Sa principale caractéristique est d’avoir ses arcs outrepassés, c’est-à-dire d’une courbe dépassant le demi-cercle. Cette forme est surtout visible au niveau du transept, car les arcades de la nef ont été élargies au XVIème siècle lors de la modernisation de l’église. Les arcs outrepassés sont un héritage de l’Antiquité tardive, dont les techniques de construction perdurent tant bien que mal à l’époque wisigothique. La civilisation arabo-musulmane s’est aussi inspirée de ces formes, ce qui fait que l’on a longtemps cru que Saint-Michel de Cuxa était une église mozarabe, influencée par l’art musulman. Mais lorsqu’elle fut construite, les arabes avaient quitté la région depuis deux siècles.
La grande église est construite avec d’énormes pierres de taille aux angles et aux piliers, souvent de remploi, et pour les murs des pierres brutes, irrégulières, non travaillées. Cette technique de construction contraste avec celle du premier art roman du XIème siècle, où les pierres, sans être taillées, sont travaillées, régulièrement assisées et de même module.
Les deux travées du chœur ont été voûtées d’ogives au XIVème siècle suite à un incendie. La couverture de la nef est moderne, reconstituée après 1950.
Au XIème siècle, la grande église a été modifiée, par le voûtement de ses bas-côtés, la construction des clochers sur les extrémités des bras du transept (celui du nord s’est effondré en 1838) et la création d’une sorte de déambulatoire autour du chevet carré du Xème siècle, avec trois nouvelles absidioles.
On redescend de l’église dans le cloître, reconstitué de 1949 à 1955 avec les arcades et chapiteaux qui se trouvaient à Prades ou chez des particuliers. Le cloître formait à l’origine un quadrilatère fermé, autour duquel se distribuaient tous les bâtiments destinés à la vie collective des moines : réfectoire, dortoir, salle capitulaire, etc. Tous ces bâtiments ont disparu après 1789. Le cloître est sans doute l’œuvre de l’abbé Grégoire, dans le second quart du XIIème siècle. Il marque la renaissance de la sculpture dans l’art roman de cette région, et inaugure l’emploi du marbre.
L’ornementation des chapiteaux surprend par l’absence de propos narratif et de la figure humaine.
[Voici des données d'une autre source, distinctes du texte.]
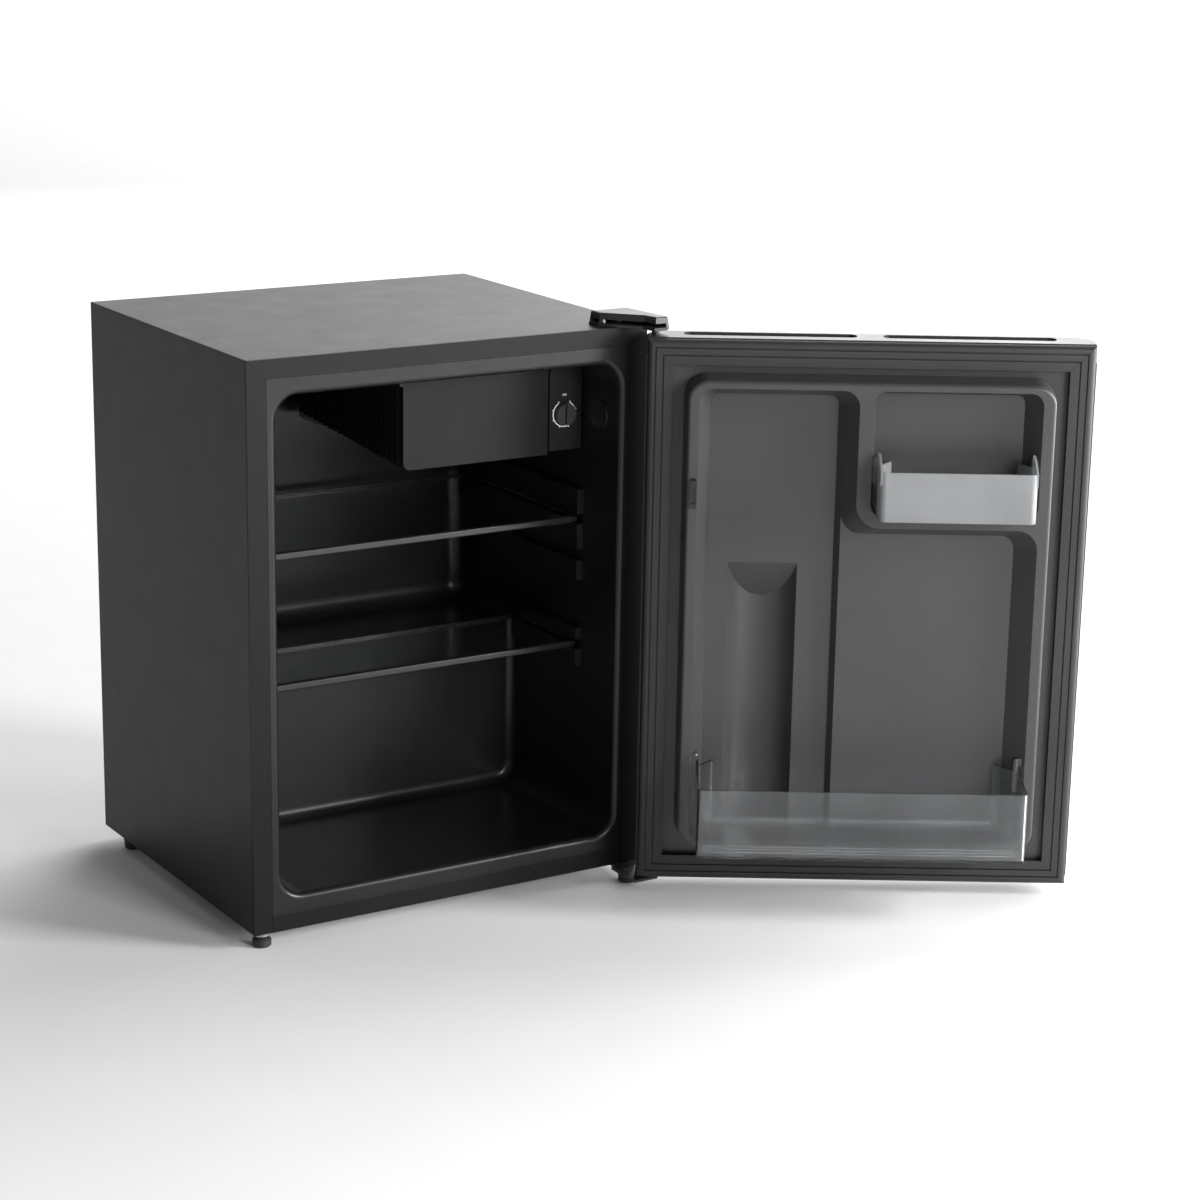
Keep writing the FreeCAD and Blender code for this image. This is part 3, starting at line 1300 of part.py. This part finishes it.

L’inspiration est essentiellement symbolique, avec un bestiaire fantastique, lions, singes, monstres et des motifs végétaux.
Le remontage du cloître a aussi intégré des chapiteaux provenant de l’ancienne tribune-jubé, construite dans l’église pour délimiter l’espace réservé aux moines, démontée au XVIème siècle mais dont les fragments avaient été réutilisés dans l’abbaye, avant d’être dispersés au XIXème siècle. On y voit (dans l’angle isolé, au nord-est) des thèmes plus narratifs, avec un Christ barbu, des anges et des séraphins. La porte actuelle de l’église est aussi un arc de la façade de l’ancienne tribune, où l’on peut voir le lion de Marc (à gauche) et le taureau de Luc (à droite) et tout le répertoire décoratif de l’art du XII ème siècle.